Arguments made by respective parties
FOWC and Jaypee made, inter alia, the following contentions:
- the Buddh International Circuit was not at the disposal of FOWC as Jaypee had constructed the circuit at its own expense, with its own engineers, architects and was responsible for conducting the Indian Grand Prix. Further, Jaypee was using the circuit for other events that were being organised on a regular basis. In addition, the amount of time for which the limited access to the race venue was granted to FOWC was not of sufficient duration to constitute the degree of permanence necessary to establish a fixed place PE in India;
- only Jaypee was liable for all acts and obligations, from construction of the circuit until conclusion of the Indian Grand Prix. The provisions of the RPC enabled FOWC to exploit the commercial rights to the Indian Grand Prix. However, the RPC did not give FOWC the right to conduct / host the Indian Grand Prix;
- even if one could argue that FOWC had control over the circuit, the Indian Grand Prix was a temporary model for three days (in a year) only and possession of a site for three days could not constitute a PE; and
- as the commercial rights to hold the event were granted in the UK, the consideration received by FOWC in terms of the RPC was taxable in the UK.
The Revenue Authority contended, inter alia, that:
- Jaypee’s only role was to host the Indian Grand Prix, while it was FOWC and its affiliates who had complete access to the circuit at the time of construction thereof as well as at the time of the Indian Grand Prix. The Revenue Authority relied extensively on a number of agreements executed between the different stakeholders to demonstrate the flow of commercial rights in relation to the events;
- rights granted by FOCW to Jaypee were transferred in turn to FOCW’s affiliates by way of separate back-to-back agreements which were entered into simultaneously with the RPC. Also, FOWC engaged FOM, an affiliate, to provide specified services, which indicates physical management of the business activity; and
- the RPC was entered into so as to give an impression that Jaypee was vested with real control of the affairs of the India Grand Prix, whereas the factual circumstances were different.

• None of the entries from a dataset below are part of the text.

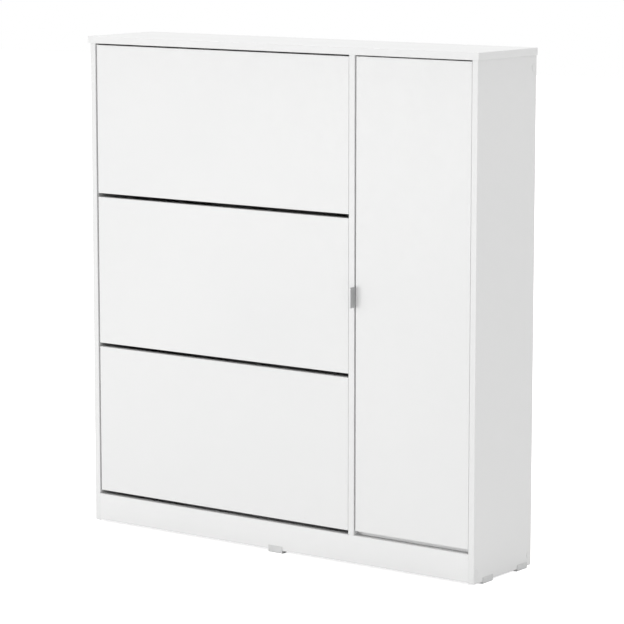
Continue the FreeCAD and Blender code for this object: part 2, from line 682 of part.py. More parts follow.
def guide_ribs(name, index):
    """Pairs of ribs on a bracket that hold the end of each rack plate between them."""
    ribs = []
    for plate, ((x, y, z), (_, depth, height)) in rack_plates(index).items():
        for side in (0, 1):
            shift = f"{side}*(rack_sheet + rib_wall) - rib_wall"
            if plate.endswith("floor"):
                low = (x, f"{y} + rib_inset", f"{z} + {shift}")
                size = ("guide_rib", f"{depth} - 2*rib_inset", "rib_wall")
            else:
                low = (x, f"{y} + {shift}", f"{z} + rib_inset")
                size = ("guide_rib", "rib_wall", f"{height} - 2*rib_inset")
                if plate == "partition" and side == 1:   # stops under the rear floor
                    size = ("guide_rib", "rib_wall", "rear_row_floor - front_row_floor - 2*rib_inset")
            ribs.append(block(f"{name}_{plate}_rib_{side}", low, size))
    return ribs


def stop_slot(name, index):
    """The arc that the stop pin follows in a bracket, as a Part solid."""
    centre = point(f"{flap_x} - {overcut}", pivot_y, pivot_z(index))
    radius = value("stop_radius")
    half_width = value("stop_pin/2 + slot_play")
    through = value(bracket_through)
    upright = FreeCAD.Rotation(FreeCAD.Vector(1, 1, 1), 120)   # turns +Z to +X and +X to +Y
    closed = value("stop_angle")
    travel = value("flap_travel")
    upwards = FreeCAD.Vector(0, 0, 1)
    band = Part.makeCylinder(radius + half_width, through, FreeCAD.Vector(), upwards, travel)
    band = band.cut(Part.makeCylinder(radius - half_width, through))
    about_x = FreeCAD.Rotation(FreeCAD.Vector(1, 0, 0), closed - travel)
    band.Placement = FreeCAD.Placement(centre, about_x * upright)
    ends = []
    for angle in (closed - travel, closed):
        turn = math.radians(angle)
        end = centre + FreeCAD.Vector(0, radius * math.cos(turn), radius * math.sin(turn))
        ends.append(Part.makeCylinder(half_width, through, end, FreeCAD.Vector(1, 0, 0)))
    slot = doc.addObject("Part::Feature", name)
    slot.Shape = band.fuse(ends)
    return slot


def round_corners(body, radius, keep_y):
    """Round the outline corners of a plate padded along +X, apart from those at y = keep_y."""
    doc.recompute()
    pad = body.Tip
    corners = []
    for number, edge in enumerate(pad.Shape.Edges, start=1):
        box = edge.BoundBox
        if box.XLength > 0.9 * pad.Shape.BoundBox.XLength and abs(box.YMin - keep_y) > 1:
            corners.append(f"Edge{number}")
    fillet = body.newObject("PartDesign::Fillet", "RoundCorners")
    fillet.Base = (pad, corners)
    fillet.Radius = radius


def flap_bracket(name, index, screws):
    z = flap_z(index)
    outline = [
        ("0", "bracket_foot"), ("front_row + 2*bracket_margin", "bracket_foot"),
        ("front_row + 5*bracket_margin", "rear_row_floor - 2*bracket_margin"),
        (f"{rack_rear} + bracket_margin", "rear_row_floor - 2*bracket_margin"),
        (f"{rack_rear} + bracket_margin", f"{rack_top} + bracket_margin"),
        ("front_row", f"{rack_top} + bracket_margin"), ("bracket_flange", bracket_top), ("0", bracket_top),
    ]
    wall = prism(f"{name}_wall", "YZ_Plane", outline, "bracket_wall",
                 (f"{flap_x} + bracket_inset", door_rear_y, z))
    round_corners(wall, bracket_corner, 0)
    flange = block(f"{name}_flange", (f"{flap_x} + bracket_inset", door_rear_y, f"{z} + bracket_foot"),
                   ("bracket_flange", "bracket_wall", f"{bracket_top} - bracket_foot"))
    solid = join(f"{name}_solid", [wall, flange] + guide_ribs(name, index))
    pivot = rod(f"{name}_pivot_hole", (f"{flap_x} - {overcut}", pivot_y, pivot_z(index)), "+X",
                "pivot_pin + 2*running_fit", bracket_through)
    holes = [pivot, stop_slot(f"{name}_slot", index)] + screws
    return cut(name, solid, join(f"{name}_holes", holes))


flap_screw_low = 19     # lowest screw over the bracket's foot
flap_screw_high = 22    # highest screw under the bracket's upper end
flap_screw_inset = 9    # from the bracket's wall
flap_screw_rises = (f"bracket_foot + {flap_screw_low}", f"{bracket_top}/2",
                    f"{bracket_top} - {flap_screw_high}")
bracket_screw_x = f"({flap_x} + {plate_gap} + {flap_screw_inset})"
mirror_x = f"(({bay_x} + {divider_x})/2)"

for index, flap in enumerate(flap_names):
    screw_y = f"{door_rear_y} + bracket_wall"
    sides = (bracket_screw_x, f"(2*{mirror_x} - {bracket_screw_x})")
    screws = [((x, screw_y, f"{flap_z(index)} + {rise}"), "-Y") for x in sides for rise in flap_screw_rises]
    holes = drill(f"{flap}_flap_screw_hole", screws, small_screw, small_screw_length + small_screw_play)
    holes += drill(f"{flap}_flap_screw_seat", screws, 2 * small_screw, small_screw_sink)
    blank = board(f"{flap}_flap_blank", (flap_x, face_y, flap_z(index)),
                  (flap_width, "front_board", flap_height), "edge_round")
    flap_drilling = join(f"{flap}_flap_drilling", holes)
    keep(cut(f"{flap}_flap_drilled", blank, flap_drilling), f"{flap}_flap_front")
    bracket = flap_bracket(f"{flap}_bracket", index, [flap_drilling])
    keep(bracket, f"{flap}_flap_bracket_left")
    mirrored = doc.addObject("Part::Mirroring", f"{flap}_bracket_mirrored")
    mirrored.Source = bracket
    mirrored.Normal = FreeCAD.Vector(1, 0, 0)
    bind(mirrored, **{"Base.x": mirror_x})
    keep(mirrored, f"{flap}_flap_bracket_right")
    for plate, (low, size) in rack_plates(index).items():
        label = f"{flap}_rack_{plate}"
        keep(block(label, low, size), label)
    fasteners(f"{flap}_flap_screws", screws, [
        (0, head_play), (small_screw, head_play), (small_screw / 2, small_screw_sink),
        (small_screw / 2, small_screw_length - small_screw_point), (0, small_screw_length)])


# ---- door ----

door_holes = [rod(f"cup_bore_{i}", (cup_x, f"{door_rear_y} + {overcut}", z), "-Y", "cup_diameter",
                  f"cup_depth + {overcut + cup_play}") for i, z in enumerate(hinge_levels)]
door_holes += drill("door_screw_hole", door_screws, small_screw, small_screw_length + small_screw_play)
door_drilling = join("door_drilling", door_holes)
door_blank = board("door_blank", (door_x, face_y, door_z), (door_width, "front_board", door_height),
                   "edge_round")
keep(cut("door_drilled", door_blank, door_drilling), "door_panel")

cup_radius = value("cup_diameter/2 - fastener_fit")
cup_inner = cup_radius - value("cup_wall")
cup_depth = value("cup_depth")
cup_floor = cup_depth - value("cup_wall")
cup_flange_size = FreeCAD.Vector(cup_flange_width, cup_flange_sheet, 2 * (cup_screw_rise + cup_flange_end))
cup_rim = 2
seat_radius = small_screw / 2 + value("fastener_fit")
screw_seats = [turned([(0, -overcut), (seat_radius, -overcut), (seat_radius, small_screw_length),
                       (0, small_screw_length)], point(*start), way) for start, way in door_screws]
cups = []
for z in hinge_levels:
    centre = point(cup_x, door_rear_y, z)
    shell = turned([(cup_inner, 0), (cup_radius, 0), (cup_radius, cup_depth), (0, cup_depth),
                    (0, cup_floor), (cup_inner, cup_floor)], centre, "-Y")
    flange = Part.makeBox(*cup_flange_size, centre - FreeCAD.Vector(cup_flange_size.x / 2, 0,
                                                                   cup_flange_size.z / 2))
    rim = Part.makeCylinder(cup_radius + cup_rim, cup_flange_sheet, centre, FreeCAD.Vector(0, 1, 0))
    mouth = Part.makeCylinder(cup_inner, cup_flange_sheet + 2 * overcut,
                              centre - FreeCAD.Vector(0, overcut, 0), FreeCAD.Vector(0, 1, 0))
    cups.append(shell.fuse([flange.fuse(rim).cut(mouth)]).cut(screw_seats).removeSplitter())
group("hinge_cups", cups)

# each pair of links follows an arc about the door's axis, above and below the hinge arm,
# and turns on a pin that reaches the cup's wall at both ends
link_gap = 3.3      # links behind the door's rear face, where they cross the axis
link_width = 3.4
link_inner = value("front_board") + link_gap
link_outer = link_inner + link_width
link_start = 94
link_end = 152
link_sheet = 1.6
link_play = 0.3
link_rise = value("arm_height/2") + link_play
link_pin_radius = 1.5
link_pin_turn = math.radians(link_end - 4)
link_middle = (link_inner + link_outer) / 2
link_pin_x = link_middle * math.cos(link_pin_turn)
link_pin_side = abs(link_pin_x + value("cup_offset")) + link_pin_radius
link_pin_reach = math.sqrt(cup_inner ** 2 - link_pin_side ** 2) - link_play
links = []
for z in hinge_levels:
    axis = point(hinge_x, face_y, z)
    pieces = []
    for low in (link_rise, -link_rise - link_sheet):
        sweep = link_end - link_start
        arc = Part.makeCylinder(link_outer, link_sheet, FreeCAD.Vector(), FreeCAD.Vector(0, 0, 1), sweep)
        arc = arc.cut(Part.makeCylinder(link_inner, link_sheet))
        arc.Placement = FreeCAD.Placement(axis + FreeCAD.Vector(0, 0, low),
                                          FreeCAD.Rotation(FreeCAD.Vector(0, 0, 1), link_start))
        pieces.append(arc)
    foot = axis + FreeCAD.Vector(link_pin_x, link_middle * math.sin(link_pin_turn), -link_pin_reach)
    pin = Part.makeCylinder(link_pin_radius, 2 * link_pin_reach, foot)
    links.append(pin.fuse(pieces))
group("hinge_links", links)

# the arm runs forward along the side panel, round the door's rear edge and into the cup
arm_length = 62     # behind the door
arm_width = 8       # off its plate
arm_bridge = (4, 10)        # its run across the cup, behind the door
arm_nose = (3, 11)          # its nose in the cup, from the cup's middle
arm_nose_play = 2           # over the cup's floor
arm_rear = f"front_board + {arm_length}"
bridge_front, bridge_rear = (f"front_board + {depth}" for depth in arm_bridge)
nose_near, nose_far = (f"{cup_x} - {plate_x} - {offset}" for offset in arm_nose)
nose_tip = f"front_board - cup_depth + {arm_nose_play}"
arm_corners = [
    ("0", arm_rear), (-arm_width, arm_rear), (-arm_width, bridge_rear), (nose_far, bridge_rear),
    (nose_far, nose_tip), (nose_near, nose_tip), (nose_near, bridge_front), ("0", bridge_front),
]
arms = doc.addObject("Part::Compound", "hinge_arm_set")
arms.Links = [prism(f"hinge_arm_{i}", "XY_Plane", arm_corners, "arm_height",
                    (plate_x, face_y, f"{z} - arm_height/2")) for i, z in enumerate(hinge_levels)]
keep(arms, "hinge_arms")

plates = doc.addObject("Part::Compound", "hinge_plate_blanks")
plates.Links = [block(f"hinge_plate_{i}",
                      (plate_x, f"{plate_y} - {plate_depth}/2", f"{z} - {plate_height}/2"),
                      (plate_sheet, plate_depth, plate_height))
                for i, z in enumerate(hinge_levels)]
plate_holes = drill("plate_hole", plate_screws, plate_screw, plate_screw_length)
plate_holes += drill("plate_seat", plate_screws, 2 * plate_screw, plate_screw_sink + head_play)
keep(cut("hinge_plate_drilled", plates, join("hinge_plate_holes", plate_holes)), "hinge_plates")

fasteners("hinge_plate_screws", plate_screws, [
    (0, head_play), (plate_screw, head_play), (plate_screw / 2, plate_screw_sink),
    (plate_screw / 2, plate_screw_length - small_screw_point), (0, plate_screw_length)])
dome_height = 1.4
dome_flat = 0.7 * small_screw
fasteners("door_screws", door_screws, [
    (0, -dome_height), (dome_flat, -dome_height), (small_screw, -dome_height / 2), (small_screw, 0),
    (small_screw / 2, 0), (small_screw / 2, small_screw_length - small_screw_point),
    (0, small_screw_length)])

# the handle is a bent tab on the door's free edge, screwed on from behind
handle_corners = [
    ("-handle_sheet", "-handle_reach"), ("0", "-handle_reach"), ("0", "front_board"),
    ("handle_flange", "front_board"), ("handle_flange", "front_board + handle_sheet"),
    ("-handle_sheet", "front_board + handle_sheet"),
]
handle = prism("handle_bent", "XY_Plane", handle_corners, "handle_height",
               (door_x, face_y, "handle_level - handle_height/2"), "handle_sheet/4")
keep(cut("handle_drilled", handle, door_drilling), "handle_tab")


# ---- checks and export ----

doc.recompute()
faults = [f"{item.Label}: {item.State}" for item in doc.Objects
          if "Invalid" in item.State or "Error" in item.State]
faults += [f"{item.Label}: bad shape" for item in nodes if item.Shape.isNull() or not item.Shape.isValid()]
faults += [f"{item.Label}: no solid" for item in nodes if not item.Shape.Solids]
if faults:
    raise RuntimeError("; ".join(faults))

os.makedirs("parts", exist_ok=True)
for item in nodes:
    item.Shape.exportStep(os.path.join("parts", item.Label + ".step"))
    print(f"{item.Label}: {len(item.Shape.Solids)} solid(s), {item.Shape.Volume / 1000:.1f} cm3")
print(f"{len(nodes)} nodes")
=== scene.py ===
import json
import math

import bmesh
import bpy
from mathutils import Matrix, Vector


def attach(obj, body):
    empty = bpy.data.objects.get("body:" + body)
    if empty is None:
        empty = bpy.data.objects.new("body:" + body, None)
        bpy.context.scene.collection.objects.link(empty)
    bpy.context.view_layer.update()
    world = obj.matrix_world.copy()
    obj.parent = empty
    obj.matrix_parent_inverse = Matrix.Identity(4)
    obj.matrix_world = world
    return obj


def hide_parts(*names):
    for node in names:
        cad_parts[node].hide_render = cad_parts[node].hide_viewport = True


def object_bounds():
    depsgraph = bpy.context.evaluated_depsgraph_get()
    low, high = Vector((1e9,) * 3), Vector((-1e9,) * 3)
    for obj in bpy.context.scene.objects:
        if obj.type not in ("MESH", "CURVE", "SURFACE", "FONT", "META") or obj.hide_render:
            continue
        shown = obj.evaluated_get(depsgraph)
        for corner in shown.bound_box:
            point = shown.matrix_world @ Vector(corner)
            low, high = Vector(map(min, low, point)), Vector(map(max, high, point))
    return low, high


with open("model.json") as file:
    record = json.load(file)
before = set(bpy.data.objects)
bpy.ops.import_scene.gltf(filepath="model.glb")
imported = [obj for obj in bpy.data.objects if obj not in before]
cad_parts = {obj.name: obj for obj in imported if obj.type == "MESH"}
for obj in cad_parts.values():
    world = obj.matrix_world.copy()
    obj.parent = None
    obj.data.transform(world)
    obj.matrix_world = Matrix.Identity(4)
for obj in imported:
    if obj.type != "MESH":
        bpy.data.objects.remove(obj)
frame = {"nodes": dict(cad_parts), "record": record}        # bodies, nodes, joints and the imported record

# Tall, shallow shoe cabinet: three tilting flaps with racks beside one full-height door.
# Metres; +X to the right of someone facing the fronts, -Y out of the fronts, +Z up.

cadLow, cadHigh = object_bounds()
middle = (cadLow + cadHigh) / 2
scene = bpy.context.scene
mm = 0.001


# camera: orbits the middle of the cabinet, aimed a little to the right of it and below it
cameraSetup = {"azimuth": 36.62, "elevation": 8.36, "distance": 6.648, "lens": 164.3, "sensor": 36,
               "farthest": 60, "aimRight": 0.020, "aimUp": -0.0375}


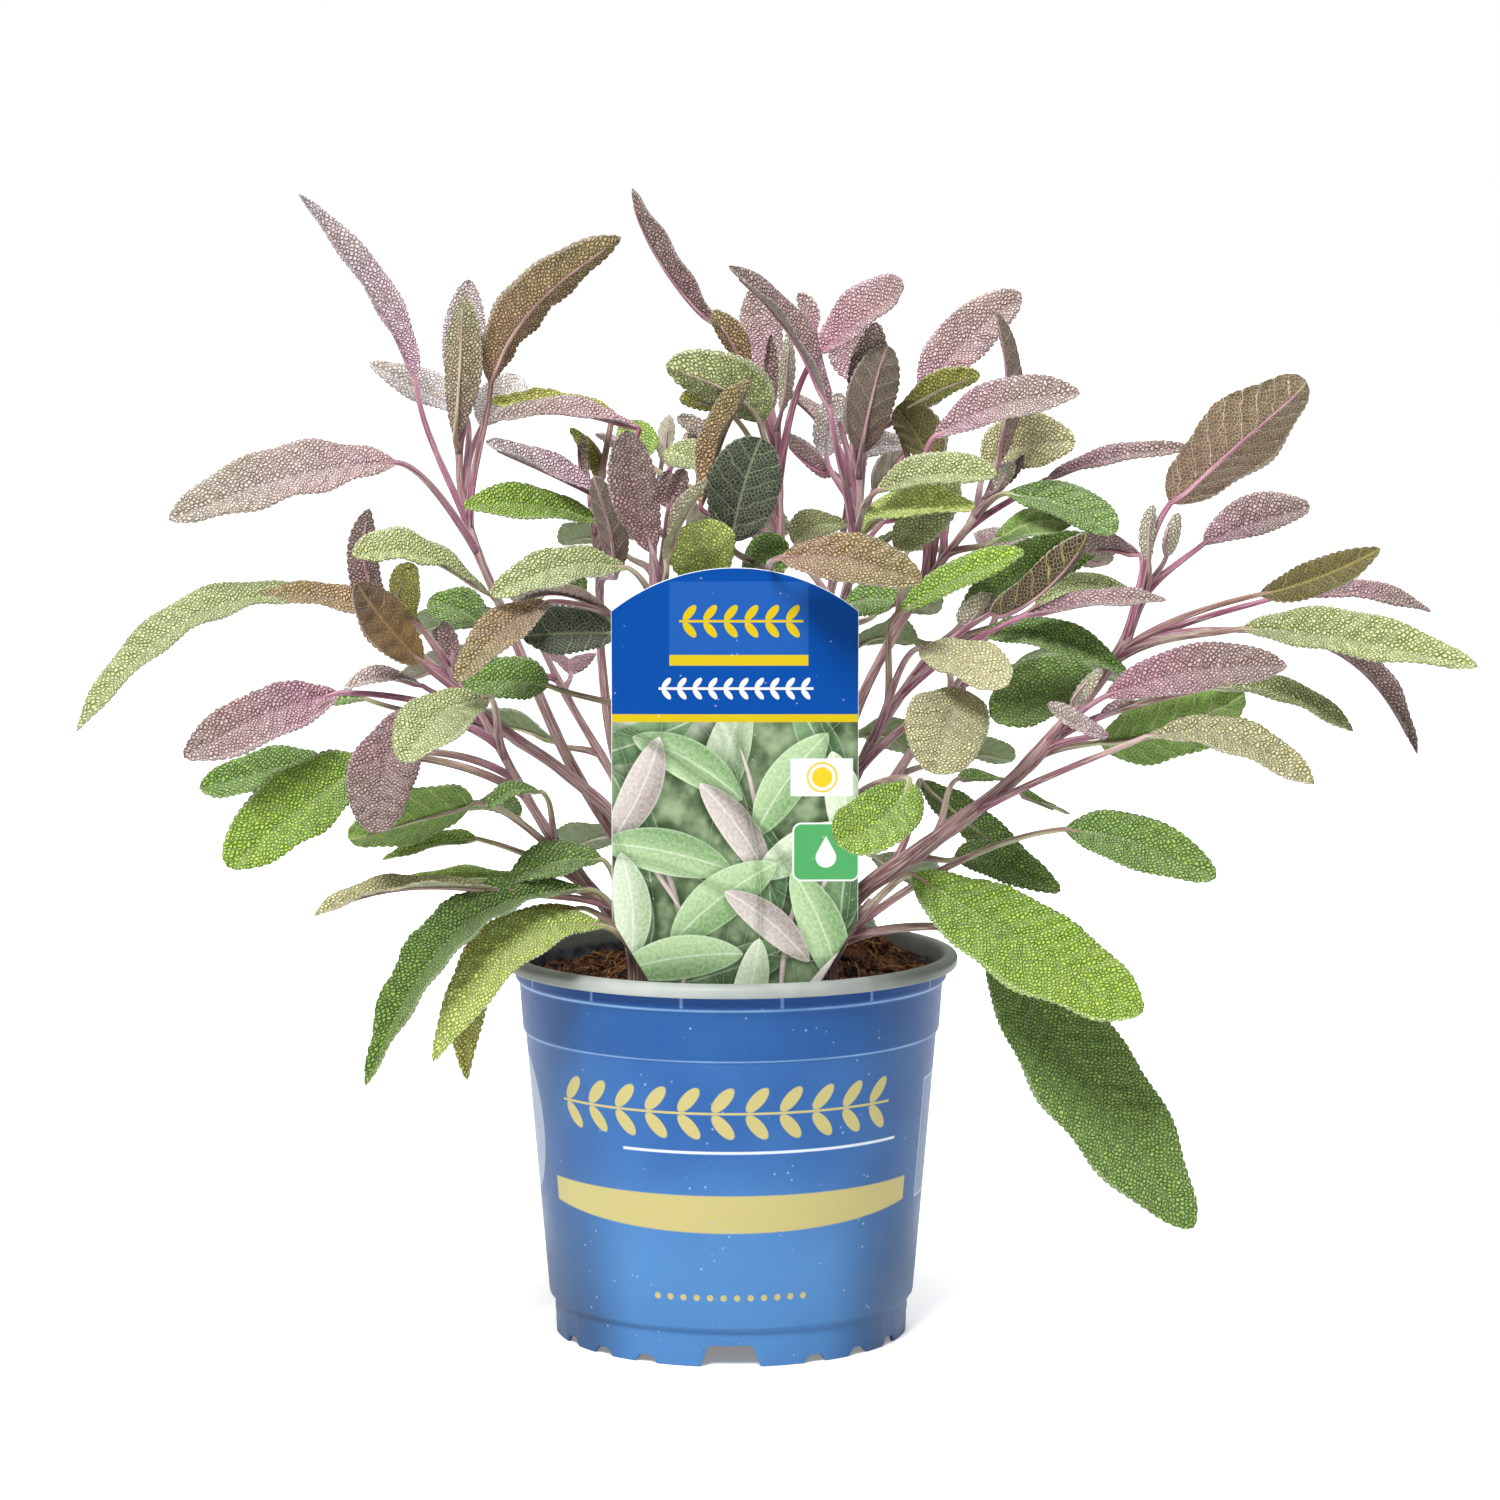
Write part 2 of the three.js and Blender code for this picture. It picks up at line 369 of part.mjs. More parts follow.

Ruling of the Supreme Court
The Supreme Court placed reliance on a number of examples of fixed place PEs as expounded upon by various authors and the OECD MTC. The Supreme Court also had regard to a number of judicial decisions in India and abroad.
In order to determine which entity had the ultimate control over the India Grand Prix, the Supreme Court examined, in great detail, the manner in which commercial rights in relation to the Indian Grand Prix were exploited by FOWC. The Supreme Court found that the Buddh International Circuit was a fixed place, from where the Indian Grand Prix was conducted and this constituted an economic and business activity of FOWC.
With reference to the enquiry of whether the circuit was put at the disposal of FOWC, the Supreme Court held, inter alia, that:
- the various agreements entered into between the relevant parties indicated that the Indian Grand Prix was completely controlled by FOWC and its affiliates and FOWC earned income therefrom. Accordingly, the construction of the circuit by Jaypee could not extinguish the fact that FOWC controlled the Indian Grand Prix (ie the business activity). In this regard, the Supreme Court stated:
“There cannot be any race without participating/competing teams, a circuit and a paddock. All these are controlled by FOWC. Event has taken place by conduct of race physically in India. Entire income is generated from the conduct of this event in India.
Thus, commercial rights are with FOWC which are exploited with actual conduct of race in India. Even the physical control of the circuit was with FOWC from the inception, ie inclusion of event in a circuit till the conclusion of the event. Omnipresence of FOWC and its stamp over the event is loud, clear and firm.”
- the rights relating to the Indian Grand Prix outsourced by Jaypee to FOWC’s affiliates were critical to the success of the event and depended not only on the circuit and participation by teams, but also on the services that were aimed at ensuring maximum public viewership such as paddock seating, media advertising, television broadcasting etc. The income generated from these services solely accrued to FOWC’s affiliates which strengthened the view that the entire event had been taken over and controlled by FOWC and its affiliates;
- the argument that the duration for which the circuit and the associated infrastructure at the disposal of FOWC was too short was unfounded. The fact was that the race was to be held for only three days in a year and as the control of the entire event was with FOWC, this duration was sufficient to constitute a fixed place PE; and
- the construction of the circuit by Jaypee, ownership and use thereof for hosting other events at its expense was insufficient to mask the fact that the business activity was controlled by FOWC. The Buddh International Circuit was under the control and at the disposal of FOWC through which it conducted its business as the CRH.
In conclusion, the Supreme Court held that the fixed PE test had been satisfied. The Buddh International Circuit was a fixed place where the commercial/economic activity of conducting the Championship was carried out, and “was a virtual projection of the foreign enterprise, ie … FOWC” on the soil of India.
Accordingly, FOWC was liable to pay tax in India on the income earned from the Indian Grand Prix, as it had conducted business in India through a fixed place PE. The relevant portion of FOWC’s business income which was attributable to the PE, would therefore be subject to deduction of tax in terms of s195 of the Act, which was a statutory obligation for the payer, ie Jaypee. The Supreme Court found that the quantum of business income attributable to FOWC’s PE in India would have to be determined separately during its assessment proceedings.
This judgment is in line with the multitude of international commentary and judicial decisions relating to fixed place PEs. In addition, the judgment confirms that if the place of business is fixed, the permanence of such place must be evaluated having regard to the nature of the business and other relevant factors.